§ What you have to do
Set down exactly the lines from the one with "band.add(bottomChain('cast_on_edge_front', true));" to the one with "point = shown.matrix_world", both included, and no line outside that range.

§ Supplied information
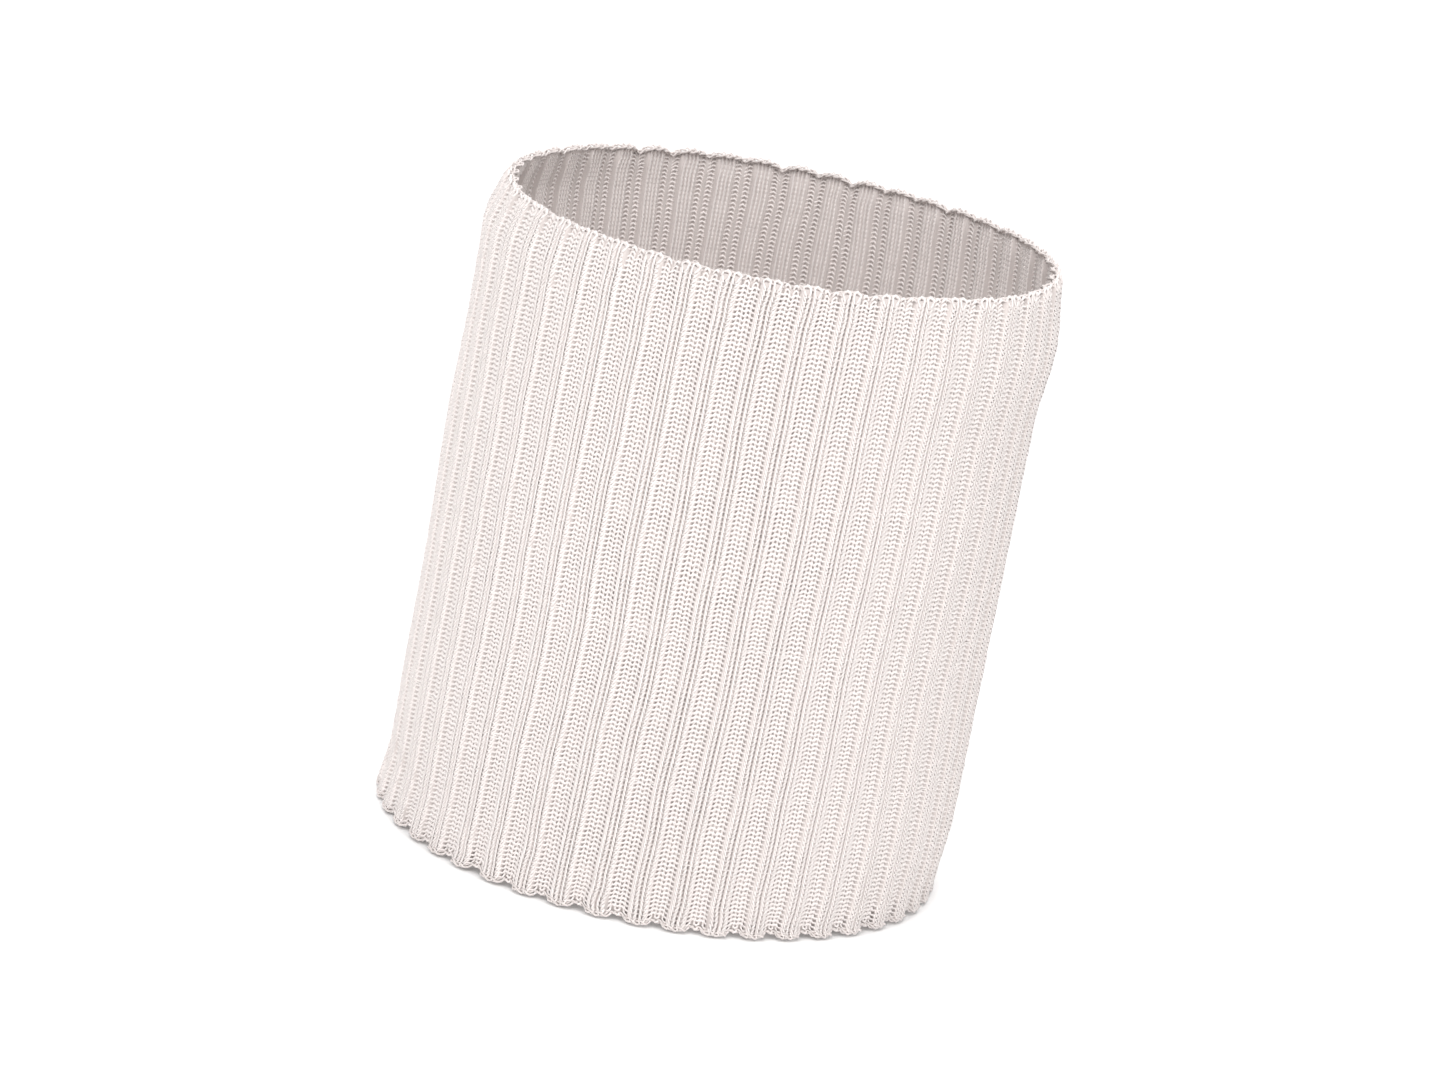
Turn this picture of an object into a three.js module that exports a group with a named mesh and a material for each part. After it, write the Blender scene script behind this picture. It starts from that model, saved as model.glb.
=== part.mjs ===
// A knitted sweat wristband: a seamless 2x2 rib tube, open at both ends, with a
// bound-off chain round each rim, fine elastic threads laid along its inner face
// and the two ends of its yarn darned in. Millimetres, +Z up, the bottom rim on
// z = 0 and the tube's axis on the Z axis. The front of the band faces -Y.
//
// The fabric is made as a front and a back half, which part along Y as the band
// is pulled open over a hand.
import * as THREE from 'three';

// ---- Driving dimensions -------------------------------------------------------
const bandHeight = 75;         // from rim to rim
const bandDiameter = 66;       // over the ribs
const ribCount = 46;           // raised pairs of knit wales round the band
const wallThickness = 0.9;     // the knit, through one wale
const ribDepth = 0.6;          // how far the purl wales lie behind the knit wales
const chainHeight = 1.4;       // the bound-off chain round each rim
const chainThickness = 1.3;
const elasticCount = 8;        // elastic threads up the band
const elasticDiameter = 0.4;
const elasticInset = 8;        // from each rim to the first thread
const yarnDiameter = 0.5;      // the yarn's darned-in ends
const yarnEndLength = 11;
const yarnEndInset = 1;        // from each rim to the start of its yarn end
const yarnEndSway = 0.4;       // to each side of its own line
const yarnEndAngle = 0.6;      // radians from the back or front of the band to each end
const seamGap = 0.3;           // between the front half and the back half
const fitGap = 0.35;           // between the fabric and what lies on it

// ---- How the standing band sags out of round ---------------------------------
const topTuck = 1.6;           // the rim curls in at the top left
const topTuckReach = 6;
const shoulderBulge = 0.8;     // the right side swells below the rim
const shoulderDrop = 9;        // from the top rim to the middle of the swell
const shoulderReach = 9;
const footFlare = 0.8;         // the bottom left rim kicks out
const footFlareReach = 7;
const footTuck = 0.7;          // the bottom right rim draws in
const footTuckReach = 10;

// ---- What follows from them ----------------------------------------------------
const middleRadius = bandDiameter / 2 - (wallThickness + ribDepth) / 2;
const innerRadius = middleRadius - (wallThickness + ribDepth) / 2;
const samplesPerRib = 4;       // corners round the band
const wallSteps = 8;           // rows of the wall's corners
const threadSegments = 48;     // corners round an elastic thread's ring
const threadSides = 5;         // and round the thread itself
const yarnEndBends = 4;
const yarnEndSteps = 16;
const yarnEndCurve = 4;        // corners to a quarter of its section
const wallBottom = chainHeight + fitGap;
const wallTop = bandHeight - chainHeight - fitGap;
const wallLevels = [];         // heights of the wall's rows of corners, closest near the rims
for (let i = 0; i <= wallSteps; i += 1) {
  const share = (1 - Math.cos((Math.PI * i) / wallSteps)) / 2;
  wallLevels.push(wallBottom + (wallTop - wallBottom) * share);
}

// ---- Materials -----------------------------------------------------------------
function knitMaterial() {
  return new THREE.MeshStandardMaterial({ color: 0xf0e8e5, roughness: 0.9, metalness: 0 });
}

function chainMaterial() {
  return new THREE.MeshStandardMaterial({ color: 0xeee5e2, roughness: 0.9, metalness: 0 });
}

function elasticMaterial() {
  return new THREE.MeshStandardMaterial({ color: 0xe6dfd9, roughness: 0.7, metalness: 0 });
}

// ---- The band's shape ------------------------------------------------------------
function fade(distance, reach) {
  const share = Math.min(Math.max(1 - Math.abs(distance) / reach, 0), 1);
  return share * share * (3 - 2 * share);
}

// How far the band stands out of the true cylinder, at an angle from +X and a height.
function slack(angle, height) {
  const right = Math.max(Math.cos(angle), 0) ** 2;
  const left = Math.max(-Math.cos(angle), 0) ** 2;
  return (
    - left * topTuck * fade(bandHeight - height, topTuckReach)
    + right * shoulderBulge * fade(bandHeight - shoulderDrop - height, shoulderReach)
    + left * footFlare * fade(height, footFlareReach)
    - right * footTuck * fade(height, footTuckReach)
  );
}

// The same on the wall, which runs straight from one row of corners to the next.
function wallSlack(angle, height) {
  const inWall = Math.min(Math.max(height, wallBottom), wallTop);
  const above = wallLevels.findIndex((level, i) => i > 0 && level >= inWall);
  const [low, high] = [wallLevels[above - 1], wallLevels[above]];
  const share = (inWall - low) / (high - low);
  return (1 - share) * slack(angle, low) + share * slack(angle, high);
}

function settle(geometry, slackAt) {
  const place = geometry.attributes.position;
  const point = new THREE.Vector3();
  for (let i = 0; i < place.count; i += 1) {
    point.fromBufferAttribute(place, i);
    const radius = Math.hypot(point.x, point.y);
    const out = slackAt(Math.atan2(point.y, point.x), point.z);
    point.x *= (radius + out) / radius;
    point.y *= (radius + out) / radius;
    place.setXYZ(i, point.x, point.y, point.z);
  }
  geometry.computeVertexNormals();
  return geometry;
}

// The middle of the wall: out at each pair of knit wales, in at each pair of purl wales,
// with a pair of knit wales at the middle of the band's front.
function ribRadius(angle) {
  const fromFront = angle + Math.PI / 2;
  return middleRadius + (ribDepth / 2) * Math.cos(ribCount * fromFront);
}

// Half of the ribbed ring seen from above, on the +Y side, clear of the other half.
function halfRing(thickness) {
  const outside = [];
  const inside = [];
  const last = (ribCount * samplesPerRib) / 2;
  for (let i = 0; i <= last; i += 1) {
    const angle = (Math.PI * i) / last;
    for (const [points, side] of [[outside, 1], [inside, -1]]) {
      const radius = ribRadius(angle) + (side * thickness) / 2;
      const across = radius * Math.cos(angle);
      const along = Math.max(radius * Math.sin(angle), seamGap / 2);
      points.push(new THREE.Vector2(across, along));
    }
  }
  return new THREE.Shape(outside.concat(inside.reverse()));
}

function halfBand(name, thickness, levels, material, front) {
  const steps = levels.length - 1;
  const geometry = new THREE.ExtrudeGeometry(halfRing(thickness), {
    depth: steps,
    steps,
    bevelEnabled: false,
  });
  if (front) {
    geometry.rotateZ(Math.PI);
  }
  const place = geometry.attributes.position;
  for (let i = 0; i < place.count; i += 1) {
    place.setZ(i, levels[Math.round(place.getZ(i))]);
  }
  const mesh = new THREE.Mesh(settle(geometry, slack), material);
  mesh.name = name;
  return mesh;
}

// ---- Sub-parts ---------------------------------------------------------------------
function knitHalf(name, front) {
  return halfBand(name, wallThickness, wallLevels, knitMaterial(), front);
}

function bottomChain(name, front) {
  return halfBand(name, chainThickness, [0, chainHeight], chainMaterial(), front);
}

function topChain(name, front) {
  const levels = [bandHeight - chainHeight, bandHeight];
  return halfBand(name, chainThickness, levels, chainMaterial(), front);
}

// A ring of elastic thread lying against the inner face.
function elasticThread(index) {
  const thread = elasticDiameter / 2;
  const span = bandHeight - 2 * elasticInset;
  const height = elasticInset + (span * index) / (elasticCount - 1);
  const radius = innerRadius - fitGap - thread;
  const section = [];
  for (let i = 0; i <= threadSides; i += 1) {
    const turn = (2 * Math.PI * (i % threadSides)) / threadSides;
    section.push(new THREE.Vector2(radius + thread * Math.cos(turn), thread * Math.sin(turn)));
  }
  const geometry = new THREE.LatheGeometry(section, threadSegments);
  geometry.rotateX(Math.PI / 2);
  geometry.translate(0, 0, height);
  const mesh = new THREE.Mesh(settle(geometry, wallSlack), elasticMaterial());
  mesh.name = `elastic_thread_${String(index + 1).padStart(2, '0')}`;
  return mesh;
}

// A yarn end darned in on the inner face from a rim, over the elastic threads.
function yarnEnd(name, rim, direction, angle) {
  const thread = yarnDiameter / 2;
  const points = [];
  const chainFace = innerRadius - (chainThickness - wallThickness) / 2;
  const threadFace = innerRadius - fitGap - elasticDiameter;
  const clear = Math.min(chainFace, threadFace) - fitGap - thread;
  for (let i = 0; i <= yarnEndBends; i += 1) {
    const height = rim + direction * (yarnEndInset + (yarnEndLength * i) / yarnEndBends);
    const sway = angle + (yarnEndSway / innerRadius) * Math.sin((2 * Math.PI * i) / yarnEndBends);
    const radius = clear + wallSlack(sway, height);
    points.push(new THREE.Vector3(radius * Math.cos(sway), radius * Math.sin(sway), height));
  }
  const section = new THREE.Shape();
  section.absarc(0, 0, thread, 0, 2 * Math.PI);
  const geometry = new THREE.ExtrudeGeometry(section, {
    steps: yarnEndSteps,
    curveSegments: yarnEndCurve,
    extrudePath: new THREE.CatmullRomCurve3(points),
  });
  const mesh = new THREE.Mesh(geometry, knitMaterial());
  mesh.name = name;
  return mesh;
}

// ---- The band ------------------------------------------------------------------------
const band = new THREE.Group();
band.add(knitHalf('rib_knit_back', false));
band.add(knitHalf('rib_knit_front', true));
band.add(bottomChain('cast_on_edge_back', false));
band.add(bottomChain('cast_on_edge_front', true));
band.add(topChain('bound_off_edge_back', false));
band.add(topChain('bound_off_edge_front', true));
for (let i = 0; i < elasticCount; i += 1) {
  band.add(elasticThread(i));
}
band.add(yarnEnd('yarn_end_bottom', 0, 1, Math.PI / 2 + yarnEndAngle));
band.add(yarnEnd('yarn_end_top', bandHeight, -1, -Math.PI / 2 - yarnEndAngle));

export default band;
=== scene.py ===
"""A rib-knit sweat wristband: one seamless tube of 2x2 rib, knitted stitch by stitch.

Lengths are metres. The band stands on z = 0 round the Z axis, with its front towards -Y.
Every piece of yarn is laid out flat first, as knitting is charted: ribs across, courses up
and the right side of the fabric towards the outside, and is then closed round the band.
"""
import math

import bpy
import numpy as np
from mathutils import Matrix, Vector


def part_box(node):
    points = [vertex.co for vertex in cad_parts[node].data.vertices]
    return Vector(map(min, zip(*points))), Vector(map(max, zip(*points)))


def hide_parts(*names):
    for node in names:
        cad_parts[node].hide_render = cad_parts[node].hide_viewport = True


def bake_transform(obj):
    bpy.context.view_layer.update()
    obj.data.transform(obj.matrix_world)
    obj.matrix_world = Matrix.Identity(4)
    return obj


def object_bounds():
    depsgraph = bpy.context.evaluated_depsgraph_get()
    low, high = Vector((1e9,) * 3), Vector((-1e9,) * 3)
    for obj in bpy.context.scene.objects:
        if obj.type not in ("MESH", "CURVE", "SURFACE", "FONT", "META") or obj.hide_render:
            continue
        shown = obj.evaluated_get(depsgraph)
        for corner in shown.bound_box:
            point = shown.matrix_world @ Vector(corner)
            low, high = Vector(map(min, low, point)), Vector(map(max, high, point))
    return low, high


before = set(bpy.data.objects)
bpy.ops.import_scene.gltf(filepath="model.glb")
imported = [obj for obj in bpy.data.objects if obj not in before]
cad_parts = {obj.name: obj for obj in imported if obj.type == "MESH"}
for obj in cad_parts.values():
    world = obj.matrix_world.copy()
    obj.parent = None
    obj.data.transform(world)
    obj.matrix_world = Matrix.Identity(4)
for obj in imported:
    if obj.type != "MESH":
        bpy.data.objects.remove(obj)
CAD_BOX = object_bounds()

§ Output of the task
band.add(bottomChain('cast_on_edge_front', true));
band.add(topChain('bound_off_edge_back', false));
band.add(topChain('bound_off_edge_front', true));
for (let i = 0; i < elasticCount; i += 1) {
  band.add(elasticThread(i));
}
band.add(yarnEnd('yarn_end_bottom', 0, 1, Math.PI / 2 + yarnEndAngle));
band.add(yarnEnd('yarn_end_top', bandHeight, -1, -Math.PI / 2 - yarnEndAngle));

export default band;
=== scene.py ===
"""A rib-knit sweat wristband: one seamless tube of 2x2 rib, knitted stitch by stitch.

Lengths are metres. The band stands on z = 0 round the Z axis, with its front towards -Y.
Every piece of yarn is laid out flat first, as knitting is charted: ribs across, courses up
and the right side of the fabric towards the outside, and is then closed round the band.
"""
import math

import bpy
import numpy as np
from mathutils import Matrix, Vector


def part_box(node):
    points = [vertex.co for vertex in cad_parts[node].data.vertices]
    return Vector(map(min, zip(*points))), Vector(map(max, zip(*points)))


def hide_parts(*names):
    for node in names:
        cad_parts[node].hide_render = cad_parts[node].hide_viewport = True


def bake_transform(obj):
    bpy.context.view_layer.update()
    obj.data.transform(obj.matrix_world)
    obj.matrix_world = Matrix.Identity(4)
    return obj


def object_bounds():
    depsgraph = bpy.context.evaluated_depsgraph_get()
    low, high = Vector((1e9,) * 3), Vector((-1e9,) * 3)
    for obj in bpy.context.scene.objects:
        if obj.type not in ("MESH", "CURVE", "SURFACE", "FONT", "META") or obj.hide_render:
            continue
        shown = obj.evaluated_get(depsgraph)
        for corner in shown.bound_box:
            point = shown.matrix_world @ Vector(corner)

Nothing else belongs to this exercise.